Automating AWS cost optimization
It’s humanly impossible to monitor the AWS Cloud around the clock in order to identify assets suitable for rightsizing, scheduling, or terminating. Therefore, many businesses take advantage of policy-driven automation to keep an eye on their AWS Cloud and alert them to opportunities to optimize costs. Automating AWS cost optimization is a straightforward process.
You simply select a cloud management platform with automation capabilities (i.e. CloudHealth) and then apply the policies you want the platform to monitor. For example, if you have concerns EC2 instances are overprovisioned, you apply a policy to be notified when CPU utilization falls below 45%. Even if the instance is using a high percentage of memory (which might make a size reduction impractical), you may be able to save money by transferring the workload to a different family type.
Additionally, creating a Cloud Financial Management Practice can help with AWS cost optimization. Cloud Financial Management (CFM), also known as FinOps or Cloud Cost Management, is a function that helps align and develop financial goals, drive a cost-conscious culture, establish guardrails to meet financial targets, and gain greater business efficiencies.

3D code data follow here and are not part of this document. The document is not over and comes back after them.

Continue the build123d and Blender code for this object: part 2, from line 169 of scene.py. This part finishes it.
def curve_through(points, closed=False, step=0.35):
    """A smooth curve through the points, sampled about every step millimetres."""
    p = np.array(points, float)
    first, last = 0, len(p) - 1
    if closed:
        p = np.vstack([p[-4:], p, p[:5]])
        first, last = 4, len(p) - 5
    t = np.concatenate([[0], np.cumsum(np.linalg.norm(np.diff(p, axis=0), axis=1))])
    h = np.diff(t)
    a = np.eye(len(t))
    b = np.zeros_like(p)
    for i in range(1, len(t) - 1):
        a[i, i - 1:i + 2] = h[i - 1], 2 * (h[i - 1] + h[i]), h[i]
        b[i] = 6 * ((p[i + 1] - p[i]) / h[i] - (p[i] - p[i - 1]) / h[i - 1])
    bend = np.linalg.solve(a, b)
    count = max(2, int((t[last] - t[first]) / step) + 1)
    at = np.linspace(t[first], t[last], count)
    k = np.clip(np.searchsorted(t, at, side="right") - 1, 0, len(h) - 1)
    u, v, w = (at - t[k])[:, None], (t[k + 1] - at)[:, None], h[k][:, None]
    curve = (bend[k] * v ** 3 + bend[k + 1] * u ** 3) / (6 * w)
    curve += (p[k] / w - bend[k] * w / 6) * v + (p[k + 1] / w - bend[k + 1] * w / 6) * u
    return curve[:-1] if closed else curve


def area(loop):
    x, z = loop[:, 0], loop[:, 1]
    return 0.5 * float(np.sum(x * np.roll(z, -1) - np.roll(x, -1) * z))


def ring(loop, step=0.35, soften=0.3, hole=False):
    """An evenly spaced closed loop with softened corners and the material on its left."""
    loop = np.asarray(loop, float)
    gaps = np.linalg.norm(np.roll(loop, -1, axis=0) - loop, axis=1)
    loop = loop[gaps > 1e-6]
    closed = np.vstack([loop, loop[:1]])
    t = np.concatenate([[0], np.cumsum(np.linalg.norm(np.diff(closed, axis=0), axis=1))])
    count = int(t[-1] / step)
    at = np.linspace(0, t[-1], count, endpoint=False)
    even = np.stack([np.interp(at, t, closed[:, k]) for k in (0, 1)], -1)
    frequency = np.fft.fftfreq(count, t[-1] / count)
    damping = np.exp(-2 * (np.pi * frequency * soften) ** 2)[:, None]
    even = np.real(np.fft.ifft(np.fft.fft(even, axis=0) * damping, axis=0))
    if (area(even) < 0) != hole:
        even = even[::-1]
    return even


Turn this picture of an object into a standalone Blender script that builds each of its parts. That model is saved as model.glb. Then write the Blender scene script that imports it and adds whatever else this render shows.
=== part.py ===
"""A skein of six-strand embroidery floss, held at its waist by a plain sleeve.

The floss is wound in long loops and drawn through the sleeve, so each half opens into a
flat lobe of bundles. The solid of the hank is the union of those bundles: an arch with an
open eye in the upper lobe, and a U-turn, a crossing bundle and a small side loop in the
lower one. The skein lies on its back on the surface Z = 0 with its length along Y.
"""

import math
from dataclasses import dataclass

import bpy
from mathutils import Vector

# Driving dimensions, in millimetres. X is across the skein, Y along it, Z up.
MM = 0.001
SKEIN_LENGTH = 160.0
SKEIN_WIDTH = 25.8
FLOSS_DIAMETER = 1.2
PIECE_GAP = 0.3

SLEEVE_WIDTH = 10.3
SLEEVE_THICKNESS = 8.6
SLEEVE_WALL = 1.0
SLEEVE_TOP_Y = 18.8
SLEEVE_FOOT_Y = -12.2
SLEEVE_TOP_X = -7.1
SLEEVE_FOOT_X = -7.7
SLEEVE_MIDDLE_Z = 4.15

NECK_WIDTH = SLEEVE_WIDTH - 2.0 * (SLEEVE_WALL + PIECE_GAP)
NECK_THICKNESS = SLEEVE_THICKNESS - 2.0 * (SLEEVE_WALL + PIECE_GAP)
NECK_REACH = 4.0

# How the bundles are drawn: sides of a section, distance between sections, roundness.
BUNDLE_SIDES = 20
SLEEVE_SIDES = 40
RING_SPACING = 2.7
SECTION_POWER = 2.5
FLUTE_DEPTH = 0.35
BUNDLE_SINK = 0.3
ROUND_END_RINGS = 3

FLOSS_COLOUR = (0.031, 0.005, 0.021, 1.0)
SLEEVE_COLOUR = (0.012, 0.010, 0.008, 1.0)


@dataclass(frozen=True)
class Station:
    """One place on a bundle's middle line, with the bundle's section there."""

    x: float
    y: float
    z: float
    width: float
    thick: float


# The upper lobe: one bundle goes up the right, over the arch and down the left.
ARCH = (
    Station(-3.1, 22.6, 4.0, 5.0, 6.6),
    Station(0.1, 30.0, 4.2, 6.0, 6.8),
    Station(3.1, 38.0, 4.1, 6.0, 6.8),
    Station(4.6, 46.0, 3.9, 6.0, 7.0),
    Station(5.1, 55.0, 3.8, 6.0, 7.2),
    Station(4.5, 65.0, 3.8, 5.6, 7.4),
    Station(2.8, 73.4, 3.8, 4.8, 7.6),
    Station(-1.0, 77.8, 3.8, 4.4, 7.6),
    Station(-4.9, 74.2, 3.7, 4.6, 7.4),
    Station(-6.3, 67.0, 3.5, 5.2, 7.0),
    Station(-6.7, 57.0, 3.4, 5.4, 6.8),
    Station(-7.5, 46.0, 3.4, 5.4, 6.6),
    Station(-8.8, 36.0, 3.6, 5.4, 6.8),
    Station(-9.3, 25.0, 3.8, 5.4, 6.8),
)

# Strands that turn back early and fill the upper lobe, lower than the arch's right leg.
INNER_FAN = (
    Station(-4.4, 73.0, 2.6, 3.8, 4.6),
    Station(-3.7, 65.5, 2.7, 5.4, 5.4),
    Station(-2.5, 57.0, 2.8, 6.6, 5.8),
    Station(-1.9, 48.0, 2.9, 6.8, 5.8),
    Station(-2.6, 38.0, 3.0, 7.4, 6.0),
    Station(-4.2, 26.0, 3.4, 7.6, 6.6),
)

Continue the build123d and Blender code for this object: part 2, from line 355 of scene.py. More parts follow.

Learn more about establishing a Cloud Financial Management practice here.
It’s also possible to apply policies that notify you when on/off schedules could be more aggressive, when Reserved Instance utilization needs attention, or when data has not been accessed for x days—making it a suitable candidate for cold storage. Automating AWS cost optimization also works the other way around as well. You can apply policies to be notified when assets are over-utilized (and suitable for upgrading), when further Reserved Instance purchases could save you money, or when data retrieval costs exceed the savings achieved by moving data to cold storage.